こうした枕元のブルーな心情を軽やかなリズムに乗せて歌っているのです。
そのあとはこう続きます。
「Gold & White 凱旋門はパリ/Orange & Blue 夢のカリフォルニア」
ブルージーな転調も含めて、どうしても、夜にバブルの思い出を回想しているように聴こえます。
【8 Up To Date】
岡沢章、土方隆行による鉄壁のグルーヴをバックに歌うのはバブル期のOLの生き方。
久野かおりの書いたこんな歌詞が当時の女性のため息を写し取っています。
「パソコンをたたく指が So busy/有能な女子社員よ キャリアガール/Ah.....映し出す画面には 100人目の男の経歴」
【9 Like A Movie Star】
終盤を華やかにするムーディーなバラード。
「カジノ・パーティーの夜に映画スターみたいに恋を演じよう」という令和時代には成り立たないバブリーな世界観がたまらない。
久野かおりってどんな人?
1988年、アルバム「LUNA」でデビューしたシンガー・ソングライター兼サックス奏者です。
3歳からピアノ、小学校4年生からアルトサックスを始め、国立音楽大学付属高等学校に進学。

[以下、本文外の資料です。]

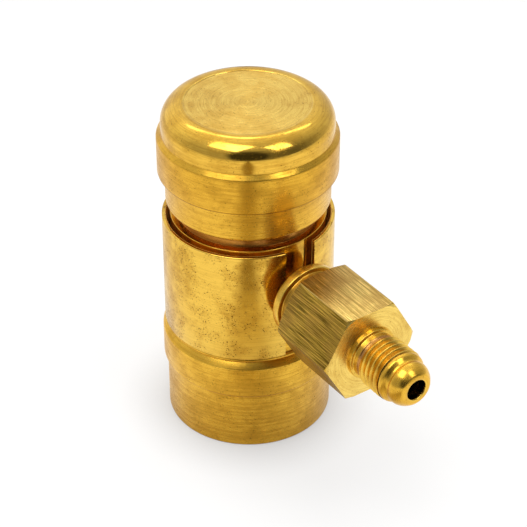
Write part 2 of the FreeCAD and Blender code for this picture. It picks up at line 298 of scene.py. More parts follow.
bpy.ops.mesh.primitive_plane_add(size=6, location=(0, 0, 0))
floor = bpy.context.object
floor.name = "floor"
floor_finish = bpy.data.materials.new("floor_paper")
floor_finish.use_nodes = True
floor.data.materials.append(floor_finish)
tree = floor_finish.node_tree
tree.nodes.clear()
floor_place = tree.nodes.new("ShaderNodeTexCoord").outputs["Object"]
floor_x = split_axes(tree, floor_place)[0]
from_foot = vector_node(tree, "LENGTH", floor_place)["Value"]
beside = smooth_step(tree, math_node(tree, "ABSOLUTE", floor_x), 8 * MM, 35 * MM)
far_out = smooth_step(tree, from_foot, 60 * MM, 100 * MM)
in_line = mix_colours(tree, far_out, PAPER_PAINTED_SHADE_IN_LINE, PAPER_PAINTED_SHADE_FAR_OUT)
paper = tree.nodes.new("ShaderNodeBsdfDiffuse")
tree.links.new(mix_colours(tree, beside, in_line, PAPER_PAINTED_LIT_BESIDE), paper.inputs["Color"])
deselect()
print("floor", tuple(floor.dimensions))

# %% [markdown]
# What the camera sees is nearly white, with the coupler's soft shadow still on it: a little matt
# surface and an even glow. The glow fades under the foot, where the two meet, and so paints a
# contact shadow there.

# %% Floor: the ground that the camera sees
GROUND_GREY = (0.33, 0.33, 0.33)
GLOW_LEAST = 0.22  # the glow right under the foot
GLOW_OPEN = 0.38  # what an open floor adds to it

matt_ground = tree.nodes.new("ShaderNodeBsdfDiffuse")
matt_ground.inputs["Color"].default_value = (*GROUND_GREY, 1)
# painted contact shadow: the glow is dimmed where the coupler's foot stands close
contact_shadow = tree.nodes.new("ShaderNodeAmbientOcclusion")
contact_shadow.inputs["Distance"].default_value = 12 * MM
glow = tree.nodes.new("ShaderNodeEmission")
tree.links.new(math_node(tree, "ADD", weighted(tree, (contact_shadow.outputs["AO"], GLOW_OPEN)),
                         GLOW_LEAST), glow.inputs["Strength"])
ground = tree.nodes.new("ShaderNodeAddShader")
tree.links.new(matt_ground.outputs[0], ground.inputs[0])
tree.links.new(glow.outputs[0], ground.inputs[1])
print("ground", len(tree.nodes), "nodes")

# %% [markdown]
# The camera gets the ground in full and the brass gets the paper, with a share of the bright
# ground mixed in as painted light where the photograph's reflections are pale: beside the coupler
# and close to its foot, most of all on the right.

# %% Floor: the two together
SHARE_LEAST = 0.02

# painted light: a pool of bright ground that the brass mirrors near the foot, most of all on the
# right
near = smooth_step(tree, from_foot, 55 * MM, 30 * MM)
near_right = math_node(tree, "MULTIPLY", near, smooth_step(tree, floor_x, 0.0, 30 * MM))
share = weighted(tree, (beside, 0.60), (near, 0.40), (near_right, 0.5))
share = math_node(tree, "ADD", share, SHARE_LEAST)
mix = tree.nodes.new("ShaderNodeMixShader")
tree.links.new(looked_at(tree, share), mix.inputs[0])
tree.links.new(paper.outputs[0], mix.inputs[1])
tree.links.new(ground.outputs[0], mix.inputs[2])
output = tree.nodes.new("ShaderNodeOutputMaterial")
tree.links.new(mix.outputs[0], output.inputs[0])
print("floor finish", len(tree.nodes), "nodes")

# %% [markdown]
# Nearly every piece of the coupler is turned: a lathe cuts one section all the way round. The
# plainest way to model it is the lathe's own: draw half of the section as a chain of corners,
# round the corners that show, and spin it about the axis. The section starts as one vertex,
# which is pushed out from corner to corner.

# %% Drawing a section
MERGE = 0.001 * MM  # vertices this close are one


def single_point(name, place):
    """New mesh of one vertex, left in edit mode to be drawn out."""
    deselect()
    bpy.ops.mesh.primitive_plane_add(size=MM)
    piece = bpy.context.object
    piece.name = name
    bpy.ops.object.mode_set(mode="EDIT")
    bpy.ops.mesh.select_mode(type="VERT")
    bpy.ops.mesh.merge(type="CENTER")
    bpy.ops.transform.translate(value=place)
    return piece


def pick(piece, kind, test):
    """In edit mode, select only the vertices, edges or faces that pass a test; count them."""
    bpy.ops.mesh.select_all(action="DESELECT")
    mesh = bmesh.from_edit_mesh(piece.data)
    chosen = [element for element in getattr(mesh, kind) if test(element)]
    for element in chosen:
        element.select_set(True)
    mesh.select_flush(True)
    bmesh.update_edit_mesh(piece.data)
    return len(chosen)


def corner_point(corner):
    """Where a corner of a section lies, in metres, from its radius and height in mm."""
    return Vector((corner[0] * MM, 0, corner[1] * MM))


def section_face(name, corners):
    """Flat face through (r, z) corners; a third number rounds a corner, a fourth sets its steps."""
    piece = single_point(name, corner_point(corners[0]))
    for before, corner in zip(corners, corners[1:]):
        step = corner_point(corner) - corner_point(before)
        bpy.ops.mesh.extrude_region_move(TRANSFORM_OT_translate={"value": step})
    bpy.ops.mesh.select_all(action="SELECT")
    bpy.ops.mesh.edge_face_add()
    for corner in corners:
        if len(corner) > 2:
            place = corner_point(corner)
            pick(piece, "verts", lambda v: (v.co - place).length < 2 * MERGE)
            steps = corner[3] if len(corner) > 3 else 3
            bpy.ops.mesh.bevel(affect="VERTICES", offset=corner[2] * MM, segments=steps)
    return piece


print("vertices merge within", MERGE / MM, "mm")

# %% [markdown]
# Spinning takes the outline alone, so the face is deleted first, and so is an edge that runs
# along the axis. A spun mesh can come out inside out: its doubled vertices are merged and its
# faces turned outwards.

# %% Turning a section
SMOOTH_ANGLE = radians(32)  # a sharper edge than this stays sharp


def on_axis(edge):
    """Whether both ends of an edge lie on the axis of the lathe."""
    return all(hypot(v.co.x, v.co.y) < MERGE for v in edge.verts)


def turned_piece(name, corners, steps=160):
    """Spin a section about Z; where it runs along the axis, that edge is left out."""
    piece = section_face(name, corners)
    bpy.ops.mesh.select_all(action="SELECT")
    bpy.ops.mesh.delete(type="ONLY_FACE")
    if pick(piece, "edges", on_axis):
        bpy.ops.mesh.delete(type="EDGE")
    bpy.ops.mesh.select_all(action="SELECT")
    bpy.ops.mesh.spin(steps=steps, angle=2 * pi, center=(0, 0, 0), axis=(0, 0, 1))
    bpy.ops.mesh.select_all(action="SELECT")
    bpy.ops.mesh.remove_doubles(threshold=MERGE)
    bpy.ops.mesh.normals_make_consistent(inside=False)
    bpy.ops.object.mode_set(mode="OBJECT")
    bpy.ops.object.shade_smooth_by_angle(angle=SMOOTH_ANGLE)
    print(name, len(piece.data.polygons), "faces")
    return piece


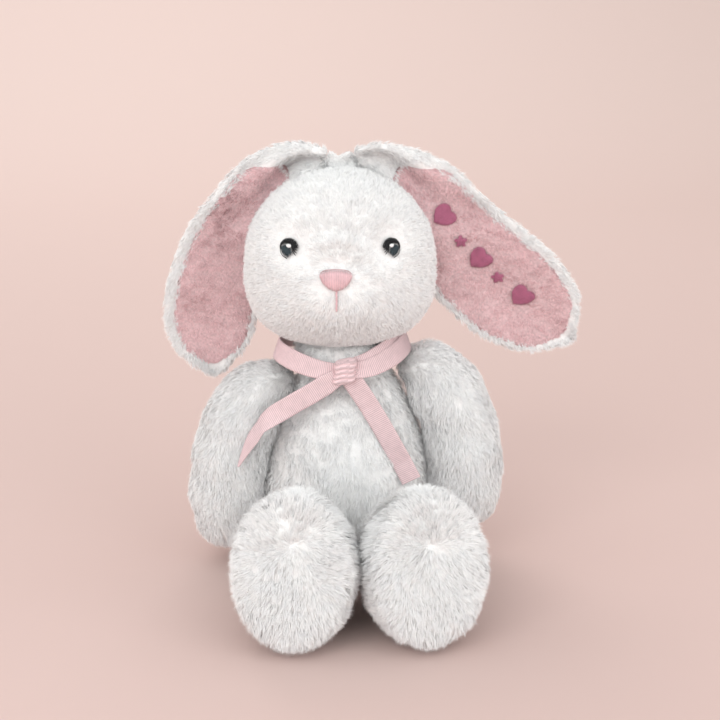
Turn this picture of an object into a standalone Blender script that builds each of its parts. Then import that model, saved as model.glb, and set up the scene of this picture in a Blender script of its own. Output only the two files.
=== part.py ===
"""Sitting plush bunny: sewn panels, stuffing, lop ears and a ribbon, in metres with +Z up, facing -Y.

Left and right are the toy's own, so the left side is at +X. The origin is the middle of the flat seat.
"""

import math

import bmesh
import bpy
from mathutils import Matrix, Vector
from mathutils.bvhtree import BVHTree

GAP = 0.0004
SEAM_GAP = 0.0005
SKIN = 0.0016
TURN_STEPS = 24
SIDES = {"left": 1, "right": -1}

# Torso: half widths at heights, seat to neck, and its depth as a share of its width.
TORSO_PROFILE = ((0.0385, 0.003), (0.0455, 0.014), (0.0480, 0.034), (0.0445, 0.064), (0.0375, 0.088), (0.0290, 0.105),
                 (0.0235, 0.113), (0.0225, 0.122))
TORSO_DEPTH = 0.84
TORSO_MIDDLE_Y = 0.004
SEAT_HALF_WIDTH = 0.037
SEAT_THICKNESS = 0.0022
POUCH_TOP = 0.024
STUFFING_TOP = 0.106

# Neck and head.
NECK = Vector((0, 0.004, 0.126))
NECK_RADIUS = 0.0165
HEAD_CENTRE = Vector((-0.003, 0.001, 0.179))
HEAD_HALF = Vector((0.0535, 0.047, 0.0510))
HEAD_OPENING = 0.024
MUZZLE_CENTRE = (0.0, -0.17)
MUZZLE_RISE = 0.0065
EYE_OFFSET = Vector((0.0283, 0, 0.0130))
EYE_RADIUS = 0.0054
NOSE_DROP = -0.0005
NOSE_HALF = (0.0092, 0.0058)
MOUTH_LENGTH = 0.012

# Ears: a lobe each that arches off the crown and leans back from the face. Each path point gives the distance out from
# the head's middle, the height and the half width there.
EAR_ROOT = Vector((0.004, 0.005, 0.2365))
EAR_LEAN = math.radians(10.5)
EAR_LAYER = 0.0026
EAR_BORDER = 0.0050
EAR_PATH = {
    "left": ((0.004, 0.2375, 0.006), (0.022, 0.2370, 0.010), (0.047, 0.2180, 0.023), (0.070, 0.1870, 0.032),
             (0.095, 0.1590, 0.0335), (0.113, 0.1430, 0.031), (0.131, 0.1270, 0.012)),
    "right": ((0.004, 0.2375, 0.006), (0.022, 0.2370, 0.010), (0.046, 0.2200, 0.021), (0.068, 0.1900, 0.0255),
              (0.079, 0.1600, 0.0270), (0.081, 0.1320, 0.0250), (0.079, 0.1080, 0.010)),
}

# Arms: the middle line from the shoulder seam to the paw, as distances out from the middle and heights, and the
# half width at each share of its length. The left arm sits a little higher.
ARM_PATH = {
    "left": ((0.0310, 0.1170), (0.0520, 0.1100), (0.0675, 0.0850), (0.0730, 0.0540), (0.0730, 0.0190)),
    "right": ((0.0310, 0.1100), (0.0500, 0.1000), (0.0650, 0.0740), (0.0700, 0.0430), (0.0695, 0.0090)),
}
ARM_REACH = -0.0040
ARM_PROFILE = ((0.0042, 0.00), (0.0125, 0.10), (0.0175, 0.24), (0.0190, 0.46), (0.0190, 0.72), (0.0172, 0.88),
               (0.0115, 0.965), (0.0, 1.0))

# Legs: from the hip seam to the sole, with the half width at each share of the length.
HIP = Vector((0.0240, -0.0410, 0.0225))
SOLE = Vector((0.0340, -0.1290, 0.0415))
LEG_PROFILE = ((0.0050, 0.00), (0.0150, 0.14), (0.0235, 0.35), (0.0290, 0.61), (0.0310, 0.82), (0.0300, 0.94),
               (0.0280, 1.0))
SOLE_DOME = 0.006
FOOT_STRETCH = 0.27

# Ribbon.
RIBBON_WIDTH = 0.0115
RIBBON_THICKNESS = 0.0009
BAND_HEIGHT = 0.1185
BAND_RADIUS = 0.0262
KNOT_POINT = (-0.002, 0.1175)
KNOT_SIZE = Vector((0.013, 0.007, 0.013))
TAIL_ENDS = {"left": (0.033, 0.060), "right": (-0.056, 0.070)}

TAIL_RADIUS = 0.017


def clear_scene():
    for obj in list(bpy.data.objects):
        bpy.data.objects.remove(obj, do_unlink=True)


def make_collection(name):
    collection = bpy.data.collections.new(name)
    bpy.context.scene.collection.children.link(collection)
    return collection


def make_material(name, colour, roughness):
    material = bpy.data.materials.new(name)
    material.use_nodes = True
    shader = material.node_tree.nodes["Principled BSDF"]
    shader.inputs["Base Color"].default_value = (*colour, 1)
    shader.inputs["Roughness"].default_value = roughness
    shader.inputs["Metallic"].default_value = 0
    return material


def make_object(name, mesh, material, parent=None):
    obj = bpy.data.objects.new(name, mesh)
    mesh.materials.append(material)
    mesh.shade_smooth()
    parts.objects.link(obj)
    if parent:
        pin_to(obj, parent)
    return obj


def pin_to(obj, parent):
    """Parents an object whose mesh is in world coordinates to an empty on its joint."""
    obj.parent = parent
    obj.matrix_parent_inverse = Matrix.Translation(-parent.location)


def make_pivot(name, point):
    pivot = bpy.data.objects.new(name, None)
    pivot.location = point
    pivot.empty_display_size = 0.01
    parts.objects.link(pivot)
    return pivot


def smooth_line(points, steps, first=0):
    """A Catmull-Rom curve through the points, from the one numbered first, with steps to each span."""
    points = [Vector(point) for point in points]
    line = []
    for i in range(first, len(points) - 1):
        before = points[max(i - 1, 0)]
        here = points[i]
        there = points[i + 1]
        after = points[min(i + 2, len(points) - 1)]
        for k in range(steps):
            t = k / steps
            line.append(0.5 * (
                2 * here + (there - before) * t + (2 * before - 5 * here + 4 * there - after) * t**2
                + (3 * here - before - 3 * there + after) * t**3
            ))
    return [*line, points[-1]]


def smooth_profile(points, steps):
    """Rounds a coarse (radius, height) outline."""
    return [(max(point.x, 0.0), point.y) for point in smooth_line(points, steps)]


def spun_mesh(name, profile, shape, start=0.0, sweep=math.tau, steps=TURN_STEPS):
    """Spins a (radius, height) profile about Z and moves each point by shape."""
    mesh = bpy.data.meshes.new(name)
    bm = bmesh.new()
    turn = Matrix.Rotation(start, 3, "Z")
    chain = [bm.verts.new(turn @ Vector((radius, 0, height))) for radius, height in profile]
    for first, second in zip(chain, chain[1:]):
        bm.edges.new((first, second))
    bmesh.ops.spin(bm, geom=bm.verts[:] + bm.edges[:], cent=(0, 0, 0), axis=(0, 0, 1), angle=sweep, steps=steps)
    bmesh.ops.remove_doubles(bm, verts=bm.verts[:], dist=1e-6)
    bmesh.ops.dissolve_degenerate(bm, edges=bm.edges[:], dist=1e-6)
    for vert in bm.verts:
        vert.co = shape(vert.co.copy())
    bmesh.ops.recalc_face_normals(bm, faces=bm.faces[:])
    if bm.calc_volume(signed=True) < 0:
        bmesh.ops.reverse_faces(bm, faces=bm.faces[:])
    bm.to_mesh(mesh)
    bm.free()
    return mesh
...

国立音楽大学器楽科サックス専攻科卒業。
ミュージシャンとして現役で活動するかたわら、ピアノ指導などの仕事もしています。
おわりに
今回は久野かおりの「Rosé」を紹介しました。
本盤の魅力は以下の3つです。
- バブル末期のリラックスした雰囲気
- もの悲しさを感じる歌声
- ロゼワインのように芳醇で質の高い楽曲ぞろい
【久野かおり「Rosé」の総評】
※星5つで満点
時代性 ★★★★★
演奏 ★★★★
独創性 ★★
楽曲 ★★★★
歌 ★★★★
すでに廃盤、音楽配信サービスでの配信もない作品なので、聴いてみたい場合は中古盤を探しましょう。